A DNA Methylation Classification Model Predicts Organ and Disease Site
Abstract
Cell-free DNA (cfDNA) analysis is a powerful, minimally invasive tool for monitoring disease progression, treatment response, and early detection. A major challenge, however, is accurately determining the tissue of origin, especially in complex or heterogeneous disease contexts. To address this, we developed a machine learning framework that leverages tissue-specific DNA methylation signatures to classify both tissue and disease origin from cfDNA data. Our model integrates methylation datasets across diverse epigenomic platforms, including Whole Genome Bisulfite Sequencing (WGBS), Illumina Infinium Bead Arrays, and Enzymatic Methyl-seq (EM-seq). To account for platform variability and data sparsity, we applied imputation strategies and harmonized CpG features to enable cross-platform learning. Dimensionality reduction revealed clear tissue-specific clustering of methylation profiles.
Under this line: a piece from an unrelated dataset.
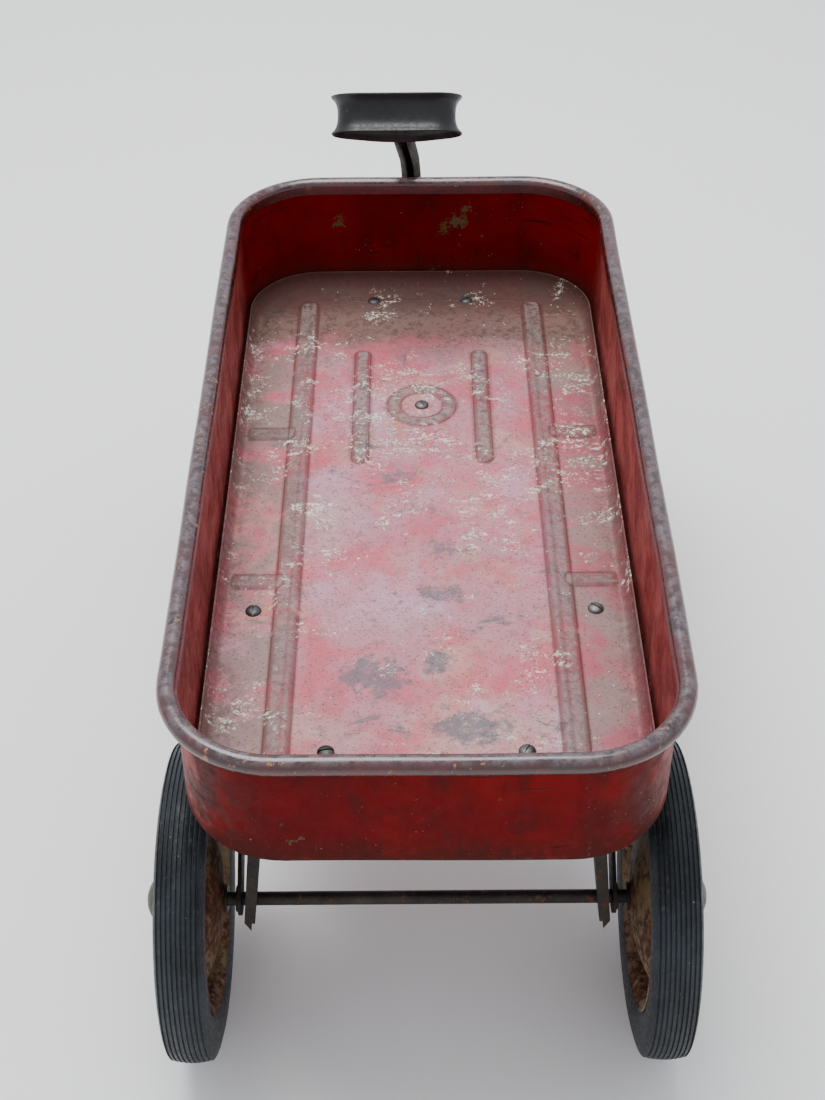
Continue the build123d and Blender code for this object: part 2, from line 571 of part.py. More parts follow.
def make_tongue_shaft():
    """Open-seam tube, straight, bent once, and straight again; its slot faces the wagon."""
    lower, middle, bend_end, upper = shaft_points()
    origin = Vector(0, 0, 0)
    line_a = Line(origin, Vector(0, *lower))
    arc = ThreePointArc(Vector(0, *lower), Vector(0, *middle), Vector(0, *bend_end))
    line_b = Line(Vector(0, *bend_end), Vector(0, *upper))
    path = Wire([line_a.edge(), arc.edge(), line_b.edge()])
    direction = (path % 0)
    section_plane = Plane(origin=origin, x_dir=Vector(1, 0, 0), z_dir=direction)
    ring = Circle(SHAFT_RADIUS) - Circle(SHAFT_RADIUS - SHAFT_WALL)
    slot = Pos(0, -SHAFT_RADIUS) * Rectangle(SHAFT_SLOT, 2 * SHAFT_RADIUS)
    tube = sweep(section_plane * (ring - slot), path=path)
    eye_room = Rot(0, 90, 0) * Cylinder(EYE_RADIUS, 60)
    return tongue_location() * (tube - eye_room)


def make_tongue_eye():
    """Cross tube welded to the shaft's foot, bored for the hinge pin."""
    half = EAR_INNER_X - 0.6
    eye = Rot(0, 90, 0) * (Cylinder(EYE_RADIUS, 2 * half) - Cylinder(PIN_RADIUS + RUNNING_CLEARANCE, 60))
    return tongue_location() * eye


def grip_location():
    """The grip's frame: X across, Y from its apex to its far bar, on the shaft's upper end."""
    upper = shaft_points()[3]
    return tongue_location() * Pos(0, *upper) * Rot(180 - GRIP_PITCH, 0, 0) * Pos(0, -SHAFT_IN_GRIP, 0)


def shaft_end_rod(radius, half_length):
    """A round bar on the line of the shaft's upper straight, about its end."""
    upper = shaft_points()[3]
    return tongue_location() * Pos(0, *upper) * Rot(90 - SHAFT_END, 0, 0) * Cylinder(radius, 2 * half_length)


def make_grip():
    """Sheet-steel band bent to a D; its edges flare outwards, and the shaft goes in at the apex."""
    half = GRIP_WIDTH / 2
    shoulder = GRIP_DEPTH - GRIP_SIDE
    outline = make_face(Polyline((half, GRIP_DEPTH), (half, shoulder), (GRIP_APEX, 0),
                                 (-GRIP_APEX, 0), (-half, shoulder), (-half, GRIP_DEPTH), close=True))
    rows = outline.vertices().sort_by(Axis.Y)
    outline = fillet(rows[4:], GRIP_CORNER)
    rows = outline.vertices().filter_by_position(Axis.Y, shoulder - 1, shoulder + 1)
    outline = fillet(rows, GRIP_SIDE_BEND)
    rows = outline.vertices().filter_by_position(Axis.Y, -1, 1)
    outline = fillet(rows, GRIP_APEX_BEND)
    path = outline.wires()[0]
    start = path @ 0
    tangent = path % 0
    outward = tangent.cross(Vector(0, 0, 1))
    if outline.is_inside(start + outward * 2):
        outward = outward * -1
    section_plane = Plane(origin=start, x_dir=outward, z_dir=tangent)
    half_band = GRIP_BAND / 2
    inner = GRIP_FLARE - GRIP_GAUGE
    outer_arc = ThreePointArc((GRIP_FLARE, -half_band), (0, 0), (GRIP_FLARE, half_band))
    inner_arc = ThreePointArc((inner, half_band), (-GRIP_GAUGE, 0), (inner, -half_band))
    high_edge = Line((GRIP_FLARE, half_band), (inner, half_band))
    low_edge = Line((inner, -half_band), (GRIP_FLARE, -half_band))
    section = make_face([outer_arc.edge(), high_edge.edge(), inner_arc.edge(), low_edge.edge()])
    band = sweep(section_plane * section, path=path)
    return grip_location() * band - shaft_end_rod(SHAFT_RADIUS, 30)


def make_grip_collar():
    """Ring welded round the shaft where it enters the grip."""
    collar = shaft_end_rod(SHAFT_RADIUS + 2.4, 30) - shaft_end_rod(SHAFT_RADIUS, 31)
    slice_box = Pos(0, -COLLAR_LENGTH / 2 - GRIP_FLARE - 0.4, 0) * Box(60, COLLAR_LENGTH, 60)
    return collar & (grip_location() * slice_box)


# ---------------------------------------------------------------- wheels
def revolve_wheel(face, x, y, sign):
    """Turn a section drawn as (radius, outward) about the axle and set it on its wheel."""
    solid = revolve(face, axis=Axis.Y)
    solid = Rot(0, 0, -90) * solid
    if sign < 0:
        solid = mirror(solid, Plane.YZ)
    return Pos(sign * x, y, WHEEL_RADIUS) * solid


def make_tyre(y, sign):
    """Solid rubber tyre: rounded shoulders, a nearly flat tread with fine grooves all round."""
    half = TYRE_WIDTH / 2
    foot = FLANGE_RADIUS + 1.5
    lobe = Spline((foot, half - 3.0), (108, half), (119.5, half - 2.6), (SHOULDER_RADIUS, half - 7.0),
                  tangents=((0.8, 0.6), (0.4, -0.92)))
    tread = ThreePointArc((SHOULDER_RADIUS, half - 7.0), (WHEEL_RADIUS, 0), (SHOULDER_RADIUS, -half + 7.0))
    lobe_low = Spline((SHOULDER_RADIUS, -half + 7.0), (119.5, -half + 2.6), (108, -half), (foot, -half + 3.0),
                      tangents=((-0.4, -0.92), (-0.8, 0.6)))
    bore = TYRE_SEAT_RADIUS + 0.4
    seat = Polyline((foot, -half + 3.0), (bore, -9.0), (bore, 9.0), (foot, half - 3.0))
    section = make_face([lobe.edge(), tread.edge(), lobe_low.edge()] + list(seat.edges()))
    for index in range(TREAD_GROOVES):
        u = (index - (TREAD_GROOVES - 1) / 2) * GROOVE_PITCH
        groove = Pos(WHEEL_RADIUS, u) * Rectangle(2 * GROOVE_DEPTH + 1.2, GROOVE_WIDTH)
        section = section - groove
    return revolve_wheel(section, WHEEL_X, y, sign)


def disc_points():
    """Middle line of the outer wheel disc: collar, dished web, weld ring, tyre seat and flange."""
    return [(HUB_RADIUS - 1.5, 20.6), (14.0, 19.4), (30.0, 18.4), (52.0, 13.0), (70.0, 4.5), (75.0, 0.7),
            (79.0, 0.7), (81.6, 4.0), (82.6, 9.0), (87.0, 13.6), (FLANGE_RADIUS - 0.8, 15.4)]


def make_disc(y, sign, outward):
    """Half of the pressed wheel; the two halves are spot-welded back to back at a flat ring."""
    pts = disc_points()
    outline = []
    back = []
    for index, (r, u) in enumerate(pts):
        before = pts[max(index - 1, 0)]
        after = pts[min(index + 1, len(pts) - 1)]
        dr = after[0] - before[0]
        du = after[1] - before[1]
        size = math.hypot(dr, du)
        nr = -du / size * DISC_GAUGE / 2
        nu = dr / size * DISC_GAUGE / 2
        outline.append((r + nr, u + nu))
        back.append((r - nr, u - nu))
    section = make_face(Polyline(*(outline + back[::-1]), close=True))
    section = section - Pos(0, 20) * Rectangle(2 * HUB_RADIUS, 40) - Pos(77, -2) * Rectangle(10, 4)
    if not outward:
        section = mirror(section, Plane.XZ)
    return revolve_wheel(section, WHEEL_X, y, sign)


def make_hub(y, sign):
    """Bored steel tube on which the wheel runs."""
    x0 = WHEEL_X - HUB_INNER_END
    x1 = WHEEL_X + HUB_OUTER_END
    hub = ring_x(HUB_RADIUS, AXLE_RADIUS + RUNNING_CLEARANCE, x0, x1, y)
    if sign < 0:
        hub = mirror(hub, Plane.YZ)
    return hub


def dome(radius, foot, top):
    """Solid dome along X from foot to top: a ball cut by a straight cylinder."""
    rise = top - foot - 3
    ball_radius = (radius ** 2 + rise ** 2) / (2 * rise)
    ball = Pos(top - ball_radius, 0, 0) * Sphere(ball_radius)
    bar = Pos((foot + top) / 2, 0, 0) * (Rot(0, 90, 0) * Cylinder(radius, top - foot))
    return ball & bar


def make_cap(y, sign):
    """Domed sheet cap pressed on to the middle of the wheel."""
    outside = dome(CAP_RADIUS, CAP_FOOT, CAP_REACH)
    inside = dome(CAP_RADIUS - CAP_GAUGE, CAP_FOOT - 1, CAP_REACH - CAP_GAUGE)
    cap = outside - inside
    if sign < 0:
        cap = mirror(cap, Plane.YZ)
    return Pos(sign * WHEEL_X, y, WHEEL_RADIUS) * cap


# ---------------------------------------------------------------- assembly
def build_all():
    """Make every sub-part in the drawing position."""
    save("body_shell", make_body_shell())
    save("floor_pan", make_floor_pan())
    save("floor_bolts", make_floor_bolts())
    save("floor_nuts", make_floor_nuts())
    save("rear_axle_bracket", make_rear_bracket())
    save("rear_brace_left", make_rear_brace(-1))
    save("rear_brace_right", make_rear_brace(1))
    save("rear_axle", make_axle(REAR_AXLE_Y))
    save("rear_axle_split_pins", make_cotters(REAR_AXLE_Y))
    save("rear_axle_washers", make_axle_washers(REAR_AXLE_Y, BRACE_X + STRAP))
    save("front_bolster", make_front_bolster())
    save("turntable_wear_disc", make_wear_disc())
    save("kingpin", make_kingpin())
    save("kingpin_washer", make_kingpin_washer())
    save("kingpin_nut", make_kingpin_nut())
    save("front_fork", make_front_fork())
    save("front_axle", make_axle(KINGPIN_Y))
    save("front_axle_split_pins", make_cotters(KINGPIN_Y))
    save("front_axle_washers", make_axle_washers(KINGPIN_Y, FORK_LEG_X + 2 * STRAP + 0.1))
    save("draft_arm_left", make_draft_arm(-1))
    save("draft_arm_right", make_draft_arm(1))
    save("drawbar_brace", make_drawbar_brace())
    save("drawbar_brace_rivet", make_brace_rivet())
    save("hinge_pin", make_hinge_pin())
    save("hinge_nut", make_hinge_nut())
    save("tongue_shaft", make_tongue_shaft())
    save("tongue_eye", make_tongue_eye())
    save("grip", make_grip())
    save("grip_collar", make_grip_collar())
    for end, y in (("front", KINGPIN_Y), ("rear", REAR_AXLE_Y)):
        for hand, sign in (("left", -1), ("right", 1)):
            save(f"{end}_{hand}_tyre", make_tyre(y, sign))
            save(f"{end}_{hand}_outer_disc", make_disc(y, sign, True))
            save(f"{end}_{hand}_inner_disc", make_disc(y, sign, False))
            save(f"{end}_{hand}_hub", make_hub(y, sign))
            save(f"{end}_{hand}_hub_cap", make_cap(y, sign))


build_all()
whole = Compound(children=[Compound(shape.solids()) for shape in parts.values()]).bounding_box()
ORIGIN_SHIFT = -(whole.min.Y + whole.max.Y) / 2
os.makedirs("parts", exist_ok=True)
for name, shape in parts.items():
    export_step(Pos(0, ORIGIN_SHIFT, 0) * Compound(shape.solids()), f"parts/{name}.step")
print("shift along Y", round(ORIGIN_SHIFT, 3), "size", whole.size)
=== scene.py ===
# %% [markdown]
# # A pressed-steel coaster wagon
# This notebook dresses a finished mechanical model of a child's wagon. The mechanical model comes in as
# a fixed frame: every moving body, axle and hinge is already in its place, in metres, with +X to the
# wagon's right, +Y to its front and +Z up. Blender's work is the surface: sheet steel with soft pressed
# beads, a rolled rim, ribbed rubber and sixty years of wear.

# %% Load the frame
import json
import math

import bpy
import numpy as np
from mathutils import Matrix, Vector, noise


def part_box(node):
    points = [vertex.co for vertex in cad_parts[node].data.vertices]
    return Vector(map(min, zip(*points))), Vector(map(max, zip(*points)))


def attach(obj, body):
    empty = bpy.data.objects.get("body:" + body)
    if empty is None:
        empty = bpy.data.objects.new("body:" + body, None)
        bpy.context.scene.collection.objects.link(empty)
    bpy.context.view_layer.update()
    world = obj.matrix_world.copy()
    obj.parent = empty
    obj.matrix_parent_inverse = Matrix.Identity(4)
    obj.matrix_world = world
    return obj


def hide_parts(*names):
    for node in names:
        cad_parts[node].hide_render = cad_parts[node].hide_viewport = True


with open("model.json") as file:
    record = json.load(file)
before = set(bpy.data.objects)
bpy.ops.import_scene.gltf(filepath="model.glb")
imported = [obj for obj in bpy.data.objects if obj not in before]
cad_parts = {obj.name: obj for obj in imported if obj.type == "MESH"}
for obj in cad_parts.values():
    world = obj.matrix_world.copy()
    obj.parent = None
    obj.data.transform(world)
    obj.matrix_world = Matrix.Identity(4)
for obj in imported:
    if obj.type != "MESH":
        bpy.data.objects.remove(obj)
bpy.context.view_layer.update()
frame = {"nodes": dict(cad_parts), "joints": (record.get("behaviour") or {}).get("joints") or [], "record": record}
MM = 0.001

# %% [markdown]
# ## Places taken from the frame
# The tub's own box gives the rim's four edges, and the axles give the wheel centres. Everything later is
# measured from these, so the surfaces follow the frame if it changes.

# %% Measure the frame
shell_low, shell_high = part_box("body_shell")
RIM_REAR = shell_low.y
RIM_LENGTH = shell_high.y - shell_low.y
RIM_WIDTH = shell_high.x - shell_low.x
RIM_TOP = shell_high.z
TUB_BOTTOM = shell_low.z
RIM_CORNER = 88 * MM
BEAD_RADIUS = 7.4 * MM
SHEET = 1.2 * MM


def middle(node):
    """The middle of a frame node's box."""
    low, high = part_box(node)
    return (low + high) / 2


print("rim", round(RIM_LENGTH, 4), "by", round(RIM_WIDTH, 4), "top", round(RIM_TOP, 4))

# %% [markdown]
# ## Hand tools
# Nearly every part of a wagon is a bent or turned section. So the main tool draws a section as a chain of
# edges, each extruded from the last, and then carries it along: a straight run is an extrude, and a bend
# or a turned part is a spin about its centre. A chain has no thickness, so sheet parts get theirs from a
# Solidify modifier at the end, which keeps both faces parallel as in real sheet.


# %% Tools for choosing and starting
def let_go():
    """Nothing is selected afterwards."""
    if bpy.context.mode != "OBJECT":
        bpy.ops.object.mode_set(mode="OBJECT")
    bpy.ops.object.select_all(action="DESELECT")


def take(piece):
    """Only this piece is selected and active."""
    let_go()
    piece.select_set(True)
    bpy.context.view_layer.objects.active = piece


def draw_section(name, points, closed=False):
    """A chain of edges through the points, extruded one after another from a single vertex."""
    let_go()
    bpy.ops.mesh.primitive_plane_add(size=MM, location=points[0])
    piece = bpy.context.object
    piece.name = name
    bpy.ops.object.transform_apply(location=True)
    bpy.ops.object.mode_set(mode="EDIT")
    bpy.ops.mesh.select_all(action="SELECT")
    bpy.ops.mesh.merge(type="CENTER")
    for start, end in zip(points, points[1:]):
        step = Vector(end) - Vector(start)
        bpy.ops.mesh.extrude_region_move(TRANSFORM_OT_translate={"value": step})
    bpy.ops.mesh.select_all(action="SELECT")
    if closed:
        bpy.ops.mesh.edge_face_add()
        bpy.ops.mesh.delete(type="ONLY_FACE")
        bpy.ops.mesh.select_all(action="SELECT")
    return piece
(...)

A random forest classifier trained on these features achieved consistent classification performance (accuracy 0.75-0.8 across test sets and platforms). Notably, our model distinguished clinically relevant tissues such as inflamed synovium and peripheral blood mononuclear cells (PBMCs) in arthritis patients and deconvoluted synthetic cfDNA mixtures mimicking real-world liquid biopsy samples. The predicted tissue proportions closely matched the true values, demonstrating the model's potential for both classification and quantitative inference. These results support the feasibility of using cross-platform methylation data and machine learning for scalable, generalizable cfDNA diagnostics and lay the groundwork for future integration of disease-specific epigenetic features to guide clinical decision-making in precision medicine.